By Erhan Altay
Released way back in 1997, Tibia is one of the oldest MMORPGs that’s still around and prospering. The game’s graphics are very simple and reminiscent of old school RPGs like the Ultima series. The fact that Tibia still has over 300,000 active players shows that players prefer simple graphics, low system requirements, and simplicity over fancy graphics and complicated gameplay. This formula may explain the success of other graphically unimpressive games such as RuneScape and Dofus. Like both those games, Tibia is only partially free. A premium membership at $10 a month is required to access many of the game’s features but the free account gives access to enough content to get a good feel for the game so if you’re looking for something nostalgic, a throwback to an earlier time, read on.

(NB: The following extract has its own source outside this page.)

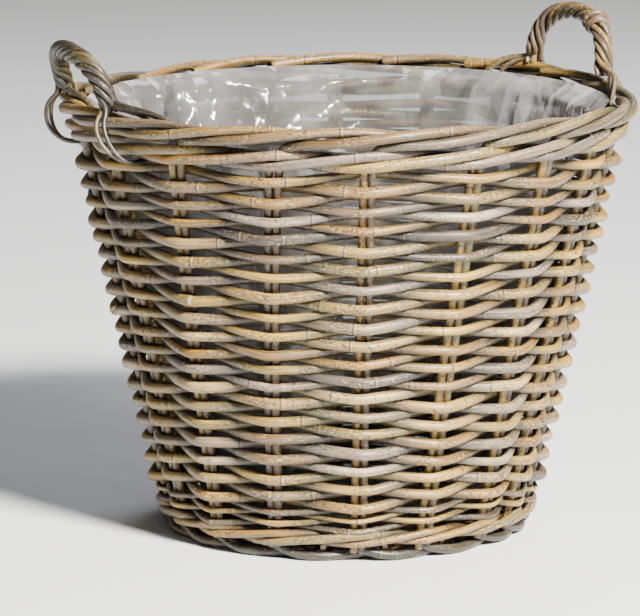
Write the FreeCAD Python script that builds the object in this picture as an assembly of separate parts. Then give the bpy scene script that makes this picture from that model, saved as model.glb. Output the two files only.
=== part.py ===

Server Selection, Character Creation
Account creation is done through the official site but so is character creation. Another oddity is that players are emailed their password which is a random series of letters and numbers. Use this to log in than be sure to change it to something of your preference. Players must select which of the 50+ servers they would like to create their character on. All servers are located in either Germany or the United States and come in three forms; normal, non-PvP, and PvP. Normal servers have open PvP in most locations but indiscriminate player killing carries stiff penalties. In non-PvP servers there is no open pvp while in PvP servers, play killing doesn’t carry penalties and even rewards players with experience. Servers also vary in population, with fuller ones having queries to log in which can last up to 10 minutes during peak hours so be sure to pick a low population server.
Welcome to Rookgaard
Surprisingly, Tibia has dozens of resolution settings and a fullscreen/windowed option. Once logged in, players start in a special tutorial area which they must complete before moving on to the starting city of Rookgaard. Movement is done either with the mouse or keyboard, a choice most newer games don’t offer. Interface menus like inventory, equipment, and the skills menu are shown on the right hand side of the screen and are separate from the display area. Many old RPGs used this method which made organizing menus much easier but left much of the available space unused. Another forgotten technique is the way Tibia handles interaction with NPCs. Players must say ‘hi’ or ‘hello’ to initiate conversations than say highlighted keywords to continue the conversation. So for example to help an NPC that says ‘Will you help me defend my home’, you must type ‘home’ in the chat box. This method has since been abandoned but still maintains its charm.
Am I Attacking?
The first phase of the tutorial instructs players on how to equip items and has them hunt their first monster — cockroaches. Whether you’re a fan of old school RPGs or not, the combat effects in Tibia are disappointing to say the least. No weapons are swung, no animations are shown. Players simply walk to the tile next to a creature and watch as its hp goes down. Some blood is splattered around but nothing more, not even an attack sound. After learning combat basics, players are taught how to move objects on the floor by dragging them with the mouse. The final step involves customizing your character’s appearance and learning to trade with NPCs. Appearance customization is very basic in Tibia; chose from 4 models and the color of several body parts titled Primary, Head, Secondary and Detail. Don’t worry too much about your final selection, players can change their appearance at anytime for no extra cost.
On Your Own
Sticking to old school norms, Tibia is an open ended game without much in the way of direction. Quests are available through the NPCs in the beginner town accessible after completing the tutorial but they are all of secondary importance. The best way to start is to walk around and explore the map. Like many RTS (real time strategy) games, the Tibia minimap starts blacked out and an area is only revealed when explored. One thing that frustrated me while playing Tibia was the absurdly slow movement speed. Your character crawls to his or her destination one square at a time, often stopping when you hit a stone or tree. Another major issue is the fact that a large percentage of the game’s population doesn’t speak English. Tibia is a popular game in Latin America and Europe and while you’ll always find people who speak at least some English, communication could be a problem.
Vocations and Beyond
Once you hit level 8 you can leave the newbie isle of Rookgaard, never to return again. It is at this time that players make their first and only class (or vocation) switch. There are four vocations available to chose from; Knight, Paladin, Sorcerer and Druid. For a description of each, please see the overview tab. The Tibia developers work hard to maintain balance between the vocations and continued patches address balance issues that come up. There are two way to cast magic in Tibia, using either mana or runes. Spells are evoked in Latin, which adds a nice touch but I recommend new players to stick with either the Knight or Paladin for their first character.
All vocations use magic to some extent so you won’t be missing out on anything. But the higher in level you get, the more the difference between paying and free players becomes. Besides being barred entry to large portions of the game world, free players cannot become advanced versions of their vocations at level 20, that right is reserved for premium users only. Luckily your first few hours in Tibia should be enough for you to decide whether this is the game for you.
Final Verdict: Fair (2/5)
Tibia continues to be a successful MMORPG due in part to nostalgic old school RPG lovers and the devotion of its community. The fact that the game can run on almost any machine and is simple to play help as well. Those who are looking for a throwback to the old days will enjoy Tibia but I can’t recommend it for new players when there are much newer games available that are 100% free.